# Maple Porter



## masta (Mar 16, 2005)

Hey Stinkie..guess what I am drinking? 


Valley Brew's Maple Porter....yummmy! I added 17 oz of Grade A syrup to the boil when making the wort and then added 32 oz of Grade B to the secondary when I racked into it.*Edited by: masta *


----------



## Hippie (Mar 19, 2005)

What is the difference between grades? Clarity? Refinement?


----------



## masta (Mar 19, 2005)

Where is Stinky when you need him to explain all this. After I made the batch up with the Grade A I found out that it is difficult to retain the maple flavor in beer because all the sugar is consumed during the fermentation. The Grade B is very dark and strong tasting so I opted to use that in the secondary and hopefully end up with the maple flavor. From what I have read Grade B is from the last sap run of the season and is used mostly in cooking because of it's darker color and flavor.
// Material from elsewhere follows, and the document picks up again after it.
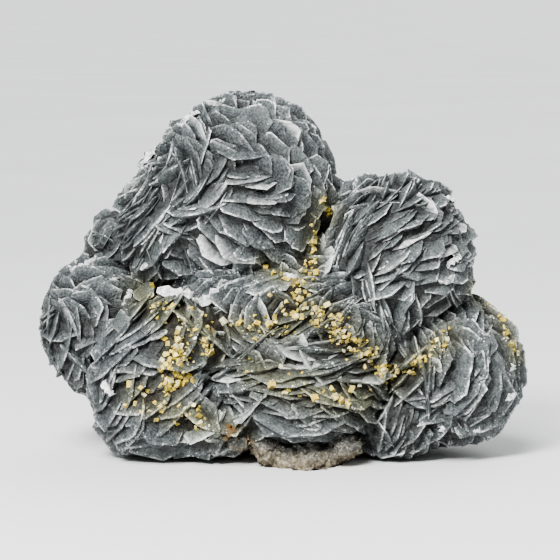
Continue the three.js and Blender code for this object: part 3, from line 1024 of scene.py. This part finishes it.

Anyway it worked out well and I am pleased with the final product.


----------



## Hippie (Mar 19, 2005)

I would probably prefer the grade B or C if there is one.


----------



## MedPretzel (Mar 21, 2005)

Sounds very good. I'm with CW about the grade. B sounds..... more potent.


----------



## Hippie (Mar 21, 2005)

Yes. I like most thangs in the raw. Underprocessed, or not at all. Like my thoughts.


----------



## AAASTINKIE (Mar 22, 2005)

syrup is graded light, medium, dark, grade B, commercial,


it is all classed by color the lighter the less strong maple taste but sweeter flavor I always ate grade B strong maple flavor, commercial is crap the last that the big commercial producers send to the log cabin type syrups that say 3% maple, 97% corn syrup, I don't even get B anymore, I pull my buckets first. I will blend most of my syrup to medium. the longer it stays in containers the darker it gets, especially if in glass exposed to light.


----------



## MedPretzel (Mar 22, 2005)

Do you make maple sugar candy with it?





That is so good!


----------



## AAASTINKIE (Mar 22, 2005)

All light, medium, and dark syrup is grade A, I made lollypops that
would pull your teeth out..lol....but have never made maple sugar
candy, it sounds hard but I will try it some day I'm sure.


----------



## Hippie (Mar 22, 2005)

I doubt if it is very hard to make if you have the neccessary equipment.


----------